Ce dernier point était en effet une autre pierre d’achoppement : il était en effet anormal qu’un internaute demandant la suppression de la totalité des témoins de connexion ne puisse pas aussi détruire ceux appartenant à Google. Cette persistance des cookies a notamment été mise en lumière par l’ingénieur Christoph Tavan dans une série de tweets.
Bye bye Chrome ?
Pour Matthew Green, très remonté, cet épisode doit être pris comme un enseignement : certes, c’est une bonne chose que l’équipe de développement de Chrome ait fait preuve d’écoute face à la grogne — il a toutefois fallu qu’elle monte significativement pour qu’elle produise ses effets. Mais ça rappelle que derrière le navigateur web, il y a Google et que l’entreprise peut faire ce qui lui chante.

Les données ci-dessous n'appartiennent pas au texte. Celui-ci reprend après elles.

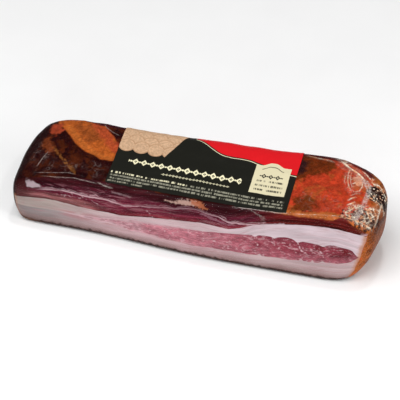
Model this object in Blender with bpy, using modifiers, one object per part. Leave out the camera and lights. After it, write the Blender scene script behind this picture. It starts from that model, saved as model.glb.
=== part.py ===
"""A slab of smoked bacon, vacuum packed skin-tight in clear film, with a printed label over its top.

Metres, +Z up. The slab lies flat on its rind with its length along X and its cut face towards -Y, so
that its layers show on that face: dark lean on top, a band of fat, pink lean, and fat down to the
rind. Each layer is a solid that runs through the slab from the cut face to the back. The film lies on
them everywhere, so the layers' outer faces are the pack's own outline. The label is a thin sheet on
the top, bent down over the slab's back edge.
"""

import math

import bmesh
import bpy

# The slab's sections from its left end to its right end, each as its place along X, its front and
# back faces along Y, and its height at the front and at the back.
SECTIONS = (
    (-0.1417, -0.0287, 0.0338, 0.0395, 0.0445),
    (-0.1330, -0.0309, 0.0375, 0.0430, 0.0492),
    (-0.1140, -0.0309, 0.0374, 0.0490, 0.0560),
    (-0.0810, -0.0309, 0.0358, 0.0555, 0.0585),
    (-0.0490, -0.0325, 0.0348, 0.0562, 0.0575),
    (-0.0190, -0.0351, 0.0343, 0.0575, 0.0595),
    (0.0160, -0.0365, 0.0351, 0.0580, 0.0610),
    (0.0510, -0.0363, 0.0343, 0.0600, 0.0610),
    (0.0800, -0.0361, 0.0343, 0.0635, 0.0645),
    (0.1050, -0.0359, 0.0328, 0.0668, 0.0665),
    (0.1270, -0.0352, 0.0258, 0.0640, 0.0650),
    (0.1421, -0.0297, 0.0183, 0.0565, 0.0600),
)

# How far in from an edge of the cage its first row lies. The rounding comes out at 0.57 of this.
FRONT_ROW = 0.009
BACK_ROW = 0.015
BASE_ROW = 0.008

# How far each end draws back at its rear corner, its front corner, its base and its top edge, and
# the share of it that the rows next to the end take part in.
LEFT_DRAW = {"rear": 0.0090, "front": 0.001, "base": 0.006, "top": 0.002}
RIGHT_DRAW = {"rear": 0.004, "front": 0.0068, "base": 0.0150, "top": 0.001}
DRAW_SHARES = (1.0, 0.75, 0.3)

# The borders between the layers, as points across the cut face: place along X and height.
UPPER_LEAN_FOOT = (
    (-0.150, 0.0235), (-0.132, 0.0270), (-0.113, 0.0298), (-0.096, 0.0284), (-0.070, 0.0272),
    (-0.055, 0.0274), (-0.042, 0.0304), (-0.030, 0.0332), (-0.011, 0.0362), (0.008, 0.0390),
    (0.029, 0.0379), (0.038, 0.0404), (0.050, 0.0478), (0.070, 0.0527), (0.092, 0.0556),
    (0.111, 0.0556), (0.120, 0.0532), (0.131, 0.0495), (0.150, 0.0450),
)
MIDDLE_LEAN_TOP = (
    (-0.104, 0.0192), (-0.086, 0.0192), (-0.070, 0.0202), (-0.054, 0.0236), (-0.037, 0.0268),
    (-0.007, 0.0293), (0.014, 0.0310), (0.032, 0.0340), (0.056, 0.0373), (0.077, 0.0393),
    (0.094, 0.0376), (0.109, 0.0386), (0.117, 0.0379), (0.123, 0.0345), (0.128, 0.0287),
)
MIDDLE_LEAN_FOOT = (
    (-0.104, 0.0186), (-0.086, 0.0170), (-0.062, 0.0160), (-0.043, 0.0133), (-0.007, 0.0129),
    (0.029, 0.0148), (0.060, 0.0163), (0.082, 0.0175), (0.100, 0.0198), (0.113, 0.0216),
    (0.120, 0.0262), (0.128, 0.0281),
)
FAT_SEAM_LEFT = (-0.150, 0.0170)
FAT_SEAM_RIGHT = (0.150, 0.0270)

ROWS_ACROSS, ROWS_UP = 6, 5
SMOOTH_LEVELS = 2
GAP = 0.0003
MERGE = 0.00001

# A cutter reaches this far to the front and the back, and from below the slab to above it.
CUTTER_REACH = 0.060
BELOW, ABOVE = -0.010, 0.090

# The label's left and right edges, its front edge at each of them, and how far it hangs down the back.
LABEL_LEFT, LABEL_RIGHT = -0.0657, 0.0713
LABEL_FRONT_LEFT, LABEL_FRONT_RIGHT = -0.0292, -0.0345
LABEL_DROP = 0.0180
LABEL_THICKNESS = 0.0003
LABEL_CELLS_ALONG, LABEL_CELLS_ACROSS = 24, 26
BACK_BEND = 0.010
WRAP_CLEARANCE = 0.003

LEAN_DARK, LEAN_PINK = (0.16, 0.035, 0.022), (0.50, 0.13, 0.12)
FAT_WHITE = (0.86, 0.76, 0.72)
LABEL_BLACK = (0.02, 0.018, 0.02)
WET_ROUGHNESS, LABEL_ROUGHNESS = 0.25, 0.35


def clear_scene():
    """Takes out whatever the scene holds."""
    for old in list(bpy.data.objects):
        bpy.data.objects.remove(old, do_unlink=True)


def new_collection(name):
    """A collection of the scene."""
    made = bpy.data.collections.new(name)
    bpy.context.scene.collection.children.link(made)
    return made


def new_material(name, colour, roughness):
    """A plain dielectric finish."""
    made = bpy.data.materials.new(name)
    made.use_nodes = True
    shader = made.node_tree.nodes["Principled BSDF"]
    shader.inputs["Base Color"].default_value = (*colour, 1.0)
    shader.inputs["Roughness"].default_value = roughness
    shader.inputs["Metallic"].default_value = 0.0
    return made


def row_places(start, end, first_row, last_row, rows):
    """Places of the cage's rows between two edges, with a row close to each edge to hold it."""
    inner_start, inner_end = start + first_row, end - last_row
    step = (inner_end - inner_start) / (rows - 3)
    inner = [inner_start + step * row for row in range(rows - 2)]
    return [start, *inner, end]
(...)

« Il est assez évident que l’entreprise a changé d’orientation de façon assez significative au cours des deux dernières années. Je pense que quelques fonctionnalités pointues de type ‘ ne me connectez pas’ sont agréables, mais si elles représentent une perte globale de confidentialité pour la plupart des utilisateurs, c’est difficile de vraiment les soutenir », écrit-il, jugeant que les évolutions.
Si l’annonce de Google pour Chrome 70 est une bonne nouvelle, le résultat final est « tout de même beaucoup plus invasif qu’il y a quelques semaines », tranche-t-il. C’est, en somme, une marche arrière, mais limitée. L’occasion d’aller voir ailleurs, alors ? C’est en tout cas ce que compte faire Matthew Green. Il indique qu’il va voir si l’herbe est plus verte ailleurs, en passant sur Firefox.